Most mornings, there would be a few institutional homes of some sort with an intercom system. Posties were supposed to use the tradesman’s button, but it would often fail to work. So at Clarence Road, where there was an old folks’ home, I had to wait until a carer went in to get at the letter boxes inside. A doddery bloke watched me come into the lobby and separate parcels from the letters, as the former wouldn’t fit the slots.

“Are you the postman then?” he asked.

“You don’t miss much, do you?” I replied, trying to sound jocular rather than sarcastic.

“Actually I do. I’m legally blind.”

“Yes,” I said. “I’m the postman.”

“Got a parcel for me?”

And yes, I did have a parcel for him. A folding cane, with the clear wording For the Vision-Impaired in big, hard-to-miss, letters.
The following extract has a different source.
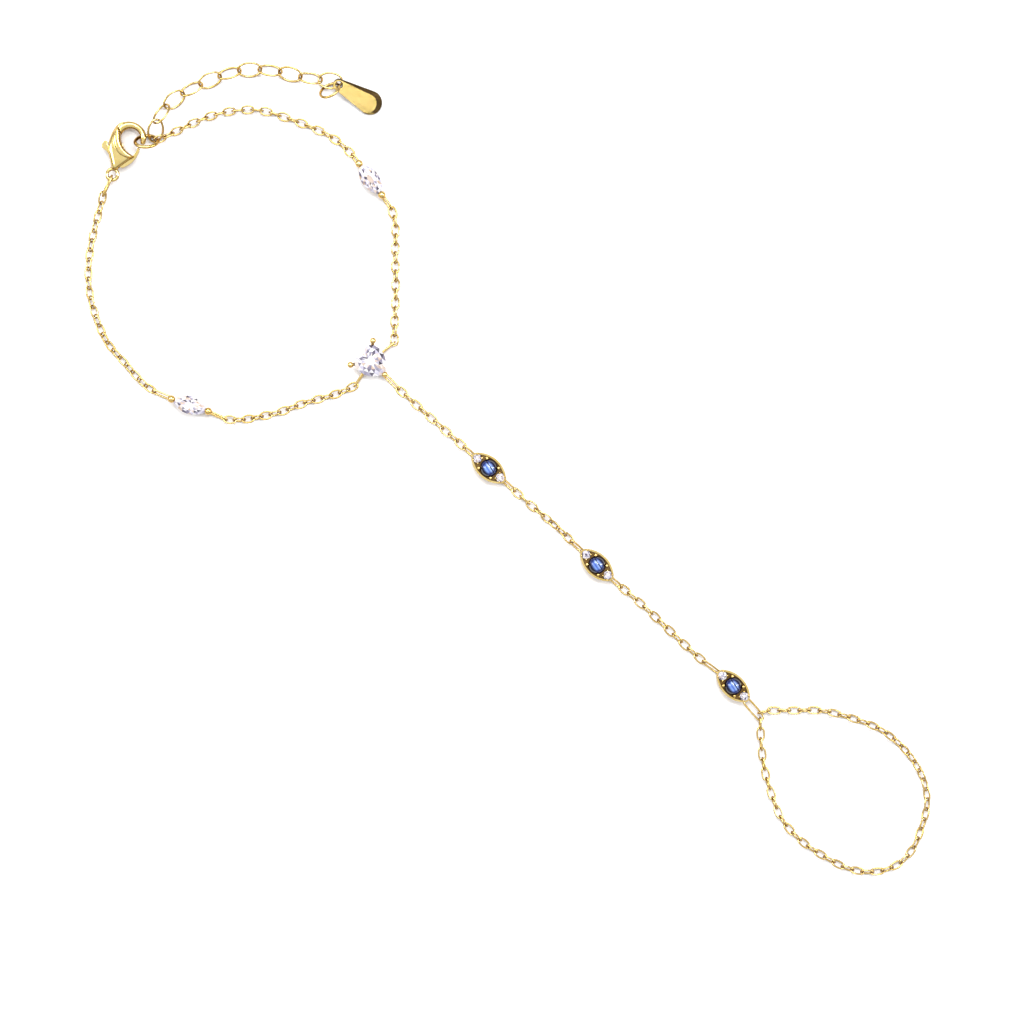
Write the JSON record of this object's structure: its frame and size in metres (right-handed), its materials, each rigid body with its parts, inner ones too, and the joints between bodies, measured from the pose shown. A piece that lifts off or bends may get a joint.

Eltham 1, Postman 0.

The other parcel was for a lady resident, and she gave me a Christmas tip of a quid, because “that’s what we did” back in Lancashire. This was the only tip I got in weeks of doing this job. I didn’t get many friendly greetings either.

At another institution on this beat, a gap-toothed and batty-looking woman in a gown tottered out of her care home, summoning me imperiously like a duchess with her gardener. I thought I’d cocked something up — I cocked up something every day — but she merely asked if I had anything for her. I heard this question a lot and this time, I got a bit shirty.

“Do you seriously expect me to know your name and address?”

“My name is Lady Caroline Twatt-Coffin (Well, that’s what it sounded like.) They may have put me in the funny farm, but I’m still quite well-known round here. Now do you have anything for me, young man?”

Eltham 2, Postman 0. Her ladyship wasn’t the most memorable name I came across on the beat, by the way. On another round lived Deaconess Joke Akinseye, who probably wasn’t the youngish Joke Ogunmakin Akinseye who pops up on the internet today, two decades later.